On May 2, 1978, the case came on for trial. No evidence was taken, however, because respondents produced College Park's written stipulation to extend the lease to 15 years, the relief appellant had sought in his complaint. Claiming surprise, trial counsel for appellant moved for a continuance. Half an hour later a conference was held between court and counsel in which appellant moved to amend his complaint to seek rescission. The record does not reflect the reason for appellant's sudden change of position.

By an order dated May 5, 1978, the district court granted appellant leave to amend his complaint, but also ordered him to pay the $20,000 due under the agreement. Appellant failed to make the $20,000 payment, and on May 26, 1978, the district court issued a writ of restitution restoring the premises to respondents and entered judgment against appellant in the amount of $20,500.[4] Appellant has appealed from the money judgment.[5]

Appellant contends that the district court committed reversible error by failing to make specific findings of fact and conclusions of law. In all actions tried without a jury, the district court must make such findings. NRCP 52(a). However, this court will imply findings of fact and conclusions of law so long as the record is clear and will support the judgment. Griffin v. Westergard, 96 Nev. 627, 615 P.2d 235 (1980); Gorden v. Gorden, 93 Nev. 494, 569 P.2d 397 (1977).

The money judgment in question reflects the down payment of $20,000 which, if made prior to restitution, would have entitled appellant to remain in possession of the leased premises. As the record exists, we are unable to determine upon what basis the district court could require appellant to quit the premises and also make the $20,000 down payment.[6]

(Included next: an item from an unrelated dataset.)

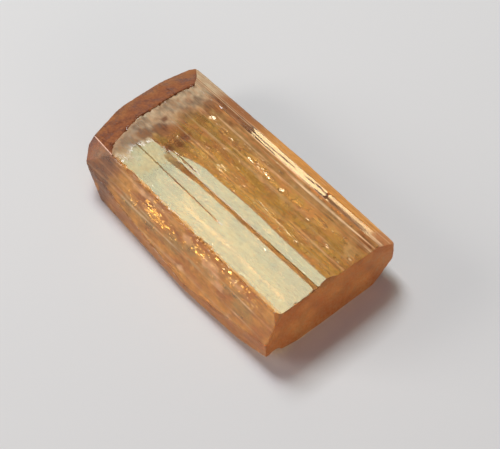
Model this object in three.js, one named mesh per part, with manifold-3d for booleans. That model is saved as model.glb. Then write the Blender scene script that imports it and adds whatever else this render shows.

Where, as here, the record does not clearly support the judgment, our usual practice is to remand the case for entry of findings of fact and conclusions of law. See, e.g., Noble v. Noble, 86 Nev. 459, 470 P.2d 430 (1970); Pease v. Taylor, 86 Nev. 195, 467 *1221 P.2d 109 (1970). In this case the intervening death of the district judge who entered the judgment precludes the use of this approach. Accordingly, we reverse and remand for a trial.[7]

GUNDERSON, C.J., and MANOUKIAN, SPRINGER and MOWBRAY, JJ., concur.

NOTES

[1] The Chief Justice designated the Honorable David Zenoff, Senior Justice, to sit in the place of the Honorable Cameron M. Batjer, Justice. Nev.Const. art. 6, § 19; SCR 10.

[2] Appellant has not appealed from the order granting the writ of restitution.

[3] The complaint also alleged that respondents had committed fraud by representing that they owned the restaurant's furniture and equipment.

[4] The additional $500 was for common area charges relating to the leased premises.

[5] Appellant previously petitioned this court for a writ of mandamus vacating the money judgment and directing the sheriff to return certain of his personal property which had been seized under a search order. In Luciano v. Marshall, 95 Nev. 276, 593 P.2d 751 (1979), this court granted the writ in part, ordering the sheriff to return appellant's personal property. We held that the district court had jurisdiction to enter the money judgment, without purporting to address its correctness, which is at issue here.

[6] At oral argument, counsel for respondents stated that trial counsel for appellant had stipulated, in open court, to pay the $20,000 as a prerequisite to being allowed to amend the complaint. Counsel for respondents then referred this court to pages 262-273 of the record on appeal. Our review of the record reveals no such stipulation.

[7] Present counsel did not represent respondents in proceedings below.